La strategia Ue annunciata il 17 novembre dovrebbe portare entro due anni a una norma comunitaria sulla protezione del suolo. 10 Paesi membri hanno firmato una lettera in cui dichiarano il loro sostegno. L’Italia non è tra di essi. Credete che la scelta di Bruxelles vada nella giusta direzione?

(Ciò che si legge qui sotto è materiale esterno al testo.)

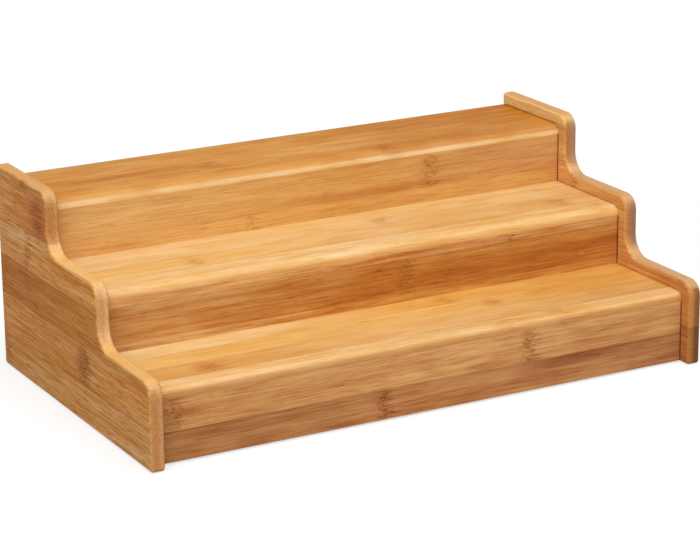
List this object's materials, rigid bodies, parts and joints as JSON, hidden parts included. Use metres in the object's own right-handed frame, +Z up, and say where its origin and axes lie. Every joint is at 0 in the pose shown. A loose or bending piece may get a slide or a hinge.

Già nel 2006, nella prima Strategia Ue, era allegato il testo di una direttiva comunitaria che nelle intenzioni di allora doveva essere approvata l’anno successivo. Poi un fuoco di fila guidato dalla Germania bloccò la direttiva. Se ci fosse stata quella norma, noi avremmo già invertito la tendenza al consumo netto di suolo. La presenza di una norma europea che imponga agli Stati membri una strada sia un passo avanti. Comprendo che ci siano Stati meno favorevoli, perché magari hanno già impostato politiche prima della Strategia europea e magari devono fare modifiche alle loro legislazioni. Non comprenderei la contrarietà dell’Italia perché potrebbe averne solo dei vantaggi. Se nel 2023 avremo davvero questo documento, faremmo un passo decisivo, al pari di quanto avvenuto con aria, acqua e agricoltura.
Molti Stati hanno parecchio da perdere nel breve termine ed è prevedibile che alcuni cercheranno di insabbiare o annacquare il provvedimento. Come si superano particolarismi e scelte non lungimiranti?
La risposta non può riguardare solo le tematiche ambientali ma servono riflessioni più generali. Dobbiamo arrivare a una sorta di federazione europea, che permetta di mantenere le proprie autonomie. Ma sulle politiche ambientali, sanitarie, economiche, di politica estera e di difesa l’Europa deve assumere una centralità molto più forte. Speriamo che l’attuale stato di crisi possa rappresentare un’occasione per fare un passo in avanti in tal senso. Altrimenti i particolarismi e i piccoli egoismi vinceranno sempre. Per questo, se devo fare una previsione, pur con tutte le buone intenzioni con cui parte la nuova Strategia sul suolo, ho paura che assisteremo a un pericoloso gioco a edulcorarla.